How to Become a Diesel Mechanic in Alaska
Anyone who has watched Ice Road Truckers on the History Channel has seen that diesel trucks in Alaska can take a beating and also travel some unusual terrain and encounter obstacles that are unique to the area. This means that diesel mechanics in Alaska need to be able to meet the demands of vehicles driven in both rural and urban areas. Inclement weather can create additional challenges.
Choosing to become a diesel mechanic involves commitment and hard work. This is a challenging career that encompasses everything from completely overhauling diesel engines to changing tires and brakes and all tasks in between. Effective communication, problem solving abilities and attention to detail are some of the skills that would be essential to this field.

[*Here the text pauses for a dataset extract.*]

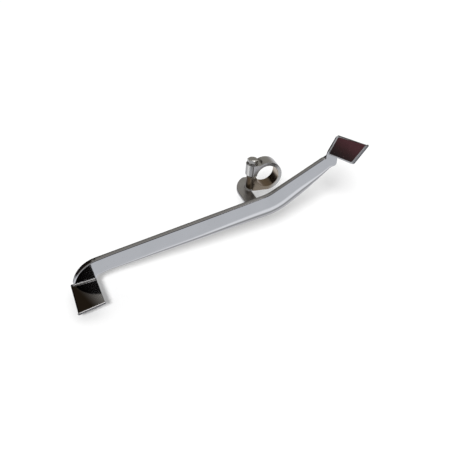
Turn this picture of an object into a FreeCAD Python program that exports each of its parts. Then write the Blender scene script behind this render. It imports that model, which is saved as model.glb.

Alaska State Requirements for Becoming a Diesel Mechanic
Multiple trade schools and colleges within Alaska offer programs that teach students to assess, evaluate, maintain and repair diesel vehicles. Programs can vary in length but tend to average about a year to 18 months. Some programs include shop operations as part of their curriculum. Job placement assistance is even offered at some schools upon completion of their diesel mechanic programs. There is typically financial aid available, including scholarships.
Diesel mechanics need to be adept at working with their hands. A career as a diesel mechanic could be ideal for someone who enjoys being challenged with a variety of tasks. They require excellent vision and the ability to work in physical positions they may find uncomfortable for a much of their workday.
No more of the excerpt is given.